Several of us planned to push the 6 km up the mountain. There was an albergue with a kitchen available for us to cook in, so we decided to all get something to pitch together for dinner that night.
Spontaneous stone soup.
The plan birthed and took shape. We each bought and carried something up the hill. The journey part of the gift of the meal.
It was the best Italian meal imaginable, too. The line from Susan B. in that same journal came to mind –“Receive all aspects of this journey … with grateful joy.”
And the thing that I have revisited was that it was the day, the journey we’d walked that mattered, not just where we ended up.
It was every conversation along the way. It was the experience of following that flashlight’s beam through the forest. It was the laughing conversation at the restaurant. It was enjoying cafe con leche and snacks. It was the simple parts of the journey that made the day.
Another day Nannette and I had hiked 10 miles along a highway when we finally reached Liendo where we could stop for the desired cafe con leche.
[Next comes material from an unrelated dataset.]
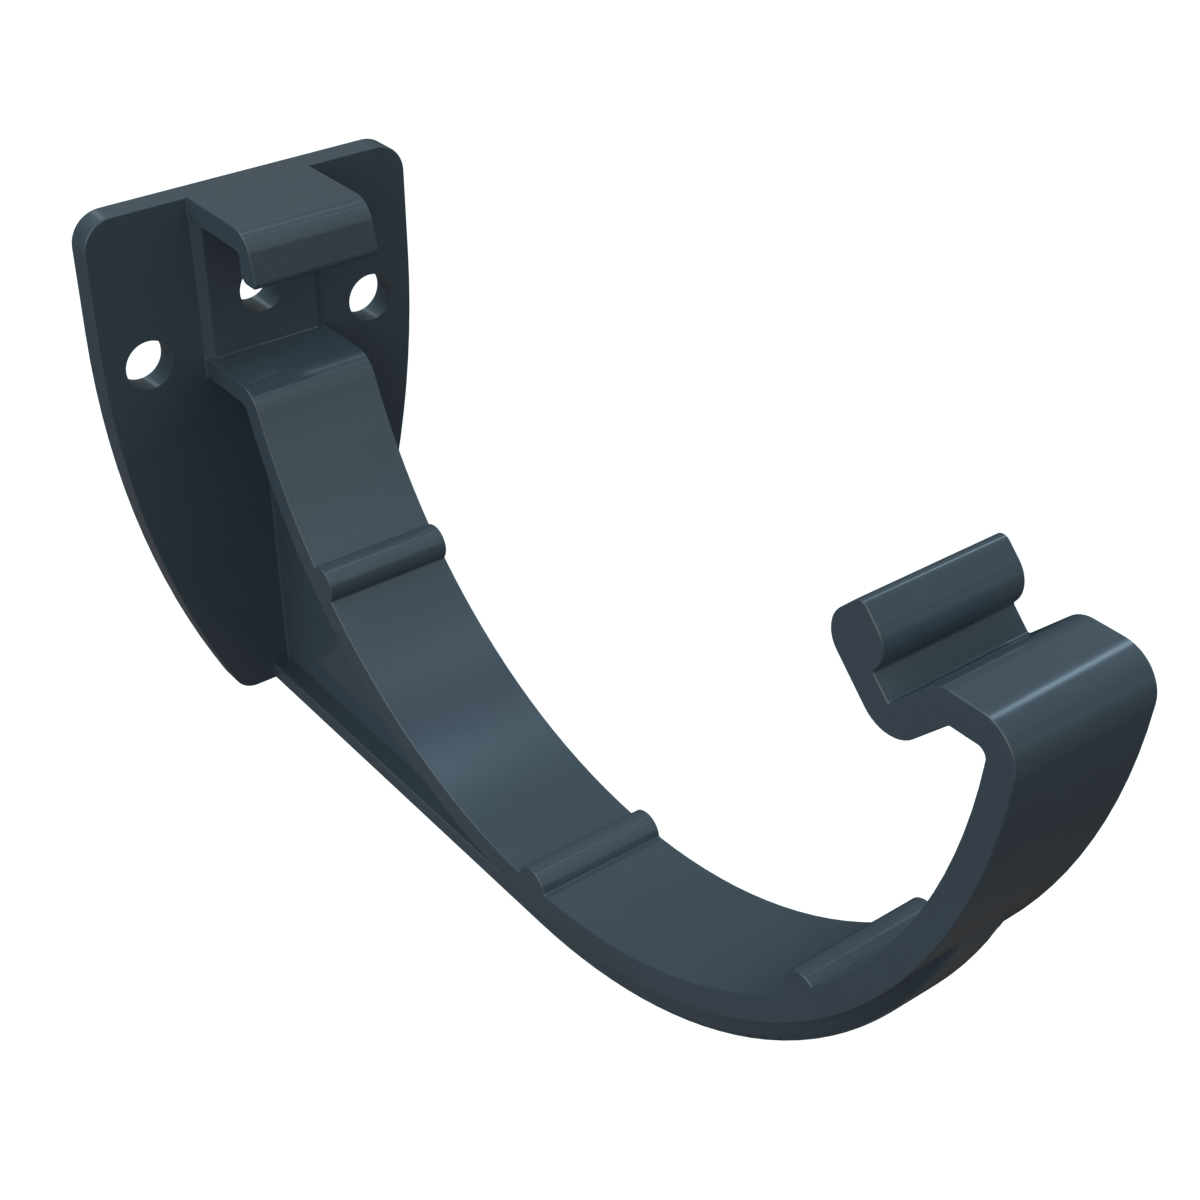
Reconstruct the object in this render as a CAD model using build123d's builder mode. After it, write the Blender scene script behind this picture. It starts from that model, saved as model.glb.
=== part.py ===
from build123d import *

import math
import os

# Fascia bracket for a half-round rainwater gutter, moulded in one piece.
#
# Frame: millimetres, +X out from the wall, +Y along the gutter, +Z up.
# Origin: on the back face of the plate, on the axis of the centre screw hole.

# ---- back plate -------------------------------------------------------------
plate_t = 3.25           # thickness
plate_w = 42.2           # width over the straight part of the sides
plate_top = 13.0         # height of the straight top edge
plate_bottom = -56.2     # height of the narrow lower end
plate_side_r = 121.5     # radius of the bowed sides
plate_side_z = -1.45     # the sides are straight above this height
plate_top_r = 3.8        # rounding of the two top corners
plate_low_r = 3.2        # rounding of the two lower corners
plate_edge_r = 0.2       # softened rim of the front face

# ---- screw holes ------------------------------------------------------------
hole_r = 3.05            # clearance for a 5 mm screw
side_hole_y = 15.15      # the two side holes, left and right
side_hole_z = -6.05
# the centre hole is on the X axis

# ---- raised pad between the tab and the arm ---------------------------------
pad_rise = 0.9
pad_base_w = 16.3
pad_top_w = 14.1

# ---- band that carries the gutter -------------------------------------------
band_w = 16.0
edge_cut = 0.09          # small bevel that softens the edges of band and tab
cradle_x = 68.76         # axis of the gutter
cradle_z = 13.7
cradle_in_r = 58.38      # inner face of the band
cradle_out_r = 61.36     # outer face of the band
rib_r = 2.25             # half-round cross ribs that touch the gutter
rib_centre_r = 58.65
rib_angles = (-45.5, -0.7, 44.25)  # from straight down, plus is outward
rib_root_r = 0.2

# ---- arm from the plate to the band -----------------------------------------
arm_top_z = -7.3
arm_under_z = -9.9
arm_bend_r = 3.7
arm_low_bend_r = 1.3

# ---- hook at the front ------------------------------------------------------
hook_top_z = 13.0
hook_corner_r = 3.9      # rounding of the front top corner
hook_crest_r = 3.2       # rounding at the back of the top face
hook_under_z = 9.87
hook_inner_r = 0.9
groove_slope = -108.65   # the front wall of the groove is the line z - x
groove_wall = 125.15     # the back wall of the groove is the line x + z
groove_r = 0.3
lip_front = -113.2      # underside of the lip, the line z - x
lip_back = 120.8         # back of the lip, the line x + z
lip_low_r = 3.8
bead_r = 2.87            # the bead along the end of the lip is round at the back and below
bead_corner_r = 0.95
bead_front_u = 91.45     # front of the bead, measured across the lip
bead_end_v = -68.38      # end of the bead, measured along the lip
bead_notch_v = -74.0     # foot of the bead in the groove

# ---- clip tab at the top ----------------------------------------------------
tab_under_z = 10.25
tab_out_top_x = 16.45    # the front of the tab leans out, from here at the top
tab_out_tip_x = 18.2     # to here at the tip, both before rounding
tab_in_x = 14.67
tab_tip_z = 6.7
tab_bend_r = 3.0
tab_inner_r = 0.6
tab_tip_out_r = 0.7
tab_tip_in_r = 1.3

# ---- web and lower flange ---------------------------------------------------
web_t = 2.3
flange_w = 7.3
flange_t = 2.7
flange_low_r = 1.05      # rounding of its two lower edges
flange_top_r = 0.2       # softening of its two upper edges
flange_slope = 0.472     # degrees, fall of the straight run away from the wall
flange_cx = 63.58        # centre of the curved run
flange_cz = 6.29
flange_r = 63.17         # underside of the curved run

root_x = 0.8             # arm, tab, web and flange start inside the plate
joint_r = 0.35           # fillets where arm, tab and web meet the plate
pad_joint_r = 0.2        # fillet where the arm meets the pad


def on_cradle(r, deg):
    """point at radius r around the gutter axis, deg from straight down"""
    a = math.radians(deg)
    return (cradle_x + r * math.sin(a), cradle_z - r * math.cos(a))


def cradle_at(r, z, side):
    """point of a circle around the gutter axis at height z; side -1 wall, +1 front"""
    return (cradle_x + side * math.sqrt(r * r - (z - cradle_z) ** 2), z)


def lip_point(u, v):
    """point given across the lip (u) and along it (v), both at 45 degrees"""
    return ((u - v) / math.sqrt(2), (u + v) / math.sqrt(2))


def flange_point(r, deg):
    """point of the curved run of the flange, deg from straight down"""
    a = math.radians(deg)
    return (flange_cx + r * math.sin(a), flange_cz - r * math.cos(a))


def circle_cross(c1, r1, c2, r2, near):
    """crossing of two circles that lies closest to the point near"""
    dx, dy = c2[0] - c1[0], c2[1] - c1[1]
    d = math.hypot(dx, dy)
    a = (r1 * r1 - r2 * r2 + d * d) / (2 * d)
    h = math.sqrt(max(r1 * r1 - a * a, 0.0))
    mx, my = c1[0] + a * dx / d, c1[1] + a * dy / d
    pts = [(mx + h * dy / d, my - h * dx / d), (mx - h * dy / d, my + h * dx / d)]
    return min(pts, key=lambda p: math.hypot(p[0] - near[0], p[1] - near[1]))


def bow(z):
    """point on the bowed side of the plate at height z"""
    return (plate_w / 2 - plate_side_r + math.sqrt(plate_side_r ** 2 - (plate_side_z - z) ** 2), z)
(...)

After the break at the El Robles bar/restaurant we started up the highway.
The guidebook wasn’t very clear on how to avoid the longest time on the highway. We decided to explore a little. There was this solitary yellow arrow pointing toward the coast, and I suggested we try it.
It took us out of town, away from the highway, onto a dirt path, up this butte some 200-300′ above the community. It was a definite, well-worn path. It crossed through a sheep pasture, with a happy, tail-wagging, sheep dog who barked at us as we passed where he had his sheep resting, up, up, up to this sudden ocean overlook. Glorious!
The air was warm, the wind refreshing, as the route took us up and dropped, us down into Laredo, a beach town and a trek across a beach. This journey was remarkable.
One gift of this way was that as we descended we came across a couple who’d also taken the same journey. These 50-ish Australians, with great senses of humor and lively hearts, caught our hearts. And in the unique way of the Camino we have encountered them again and again, had opportunity to share life and heart, and fallen in love with these wonderful, audacious Aussies. One day we bumped into them as we were leaving a village, and walked together for nearly five hours.
I look back to life in Beaverton and know that I over-emphasized the end, the product, not the journey. I focused on the outcome.
Somehow I hope that in the day that I do return to that life, changed by the Camino, that one change would be that I emphasize the journey rather than the destination.
As I trek up the hills and down into the valleys, here, I hope that I would remember the fact that the steps of this journey are about just that– the journey. Whether I can see the path or not, or can anticipate the ups or downs, or can see the way ahead, or cannot anticipate whom I shall meet, I want to remember that it’s the journey that matters.
As Dave S., another dear brother wrote in my journal, “live in the moment, enriched by every connection… cherish every step, every vista, every doorway you enter.”